Saturday, August 3, 2013

Atrial fibrillation

I have been a fan of exercise since high school.  It feels good and elevates my mood. Of course, they are constantly finding more and more benefits for the body and general health from it.  Several decades ago, an orthopedist said that running was ok if it isn't overdone but that he had never met someone who didn't overdo it.  I found running good exercise but not all that much fun.  I have never run a marathon or half-marathon.  Just a few years ago, as a clearly senior citizen-runner, I ran in a local 5K (3 miles).  I was quite impressed that several young, fit women were running while pushing a baby carriage ahead of them and I could not keep up with them!  Clearly, my Olympic potential is dim.

I have walked, run a little trying to get the aerobic effect without irritating the knee that has been iffy since college, biked and lifted weights.  No stranger, then, to exercise, I figured taking my first ever stress test Thursday on a treadmill would be interesting and fun.  A guy oversaw the operation, two women operated machines, one taking ultrasound pictures of my heart and one watching my pulse, breathing rate, blood pressure and blood oxygenation level on a machine that controlled the treadmill.  They told me at the beginning that my target heart rate was 125.  I didn't feel that would be difficult.  Two years ago, I was running at 142-152 many times.  I know because I wore a heart rate monitor and recorded its results on a spreadsheet.

Pictures were taken of my resting heart while I lay on my side, inches from the treadmill.  They made it clear that when I was told to stop exercising, I was to immediately lay down in the same position.  The machine operator said she only had about one minute once I lay down to get the pictures she needed.  I started off at a slow pace and the other operator increased the speed and steepness of the "hill" I was climbing maybe 4 times, each time asking me if I could handle more.  Lynn was sitting where she could see all the relevant screens and she saw that my heart rate did get to 125 but would then fall back to 121 and work back and forth in that interval.  Suddenly, my heart rate jumped to over 200 and they said "Stop!".  I lay down and the picture operator got her pictures.  Then, the man said,"One way to get you out of this is to give you an electric charge in the chest."

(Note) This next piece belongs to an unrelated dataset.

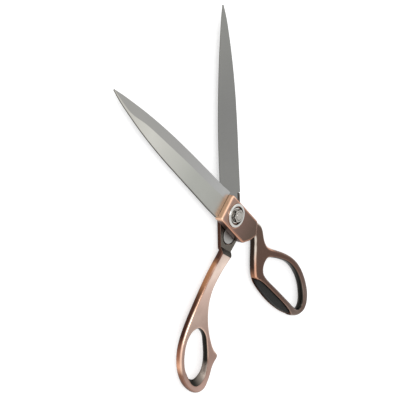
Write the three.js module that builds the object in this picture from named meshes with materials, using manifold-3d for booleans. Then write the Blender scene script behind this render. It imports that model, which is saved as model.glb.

I was confused and said,"Get me out of what?"  He said,"Well, your heart is in atrial fibrillation now and we have to get your normal heart beat back."  I had no idea of that and didn't feel especially out of sorts.  Some quick phone calls and I was in the intensive care unit where they are experienced at giving people chest shocks.  They were very busy and in fitting my needs into their load, they had to be in and out of the room several times.  In addition, the physician charged with that duty at the time, had to come and look me over before the zap.  In the treadmill room and in the ICU, they advised me to cough and to bear down in myself the way I would to have a bowel movement.  As they prepped me for a zap, they advised me to keep trying those two maneuvers as they might get my full "sinus" ( like the graph of a sine wave) back.  I did repeatedly and before they were ready with the electric paddles, I had returned to my right rhythm and wave pattern.

Everyone around me was matter of fact or appeared that way and I had no internal alarms. I felt fine throughout.  Lynn said when they first said "atrial fibrillation", she nearly burst out crying.  She had been alarmed when I was in the hospital with pneumonia and here I was flirting with the big end again.  I am feeling fine and I intend to do what I always do: slowly and gradually, day by day, build up to a good level of regular exercise.  We will see what happens next, as we always do.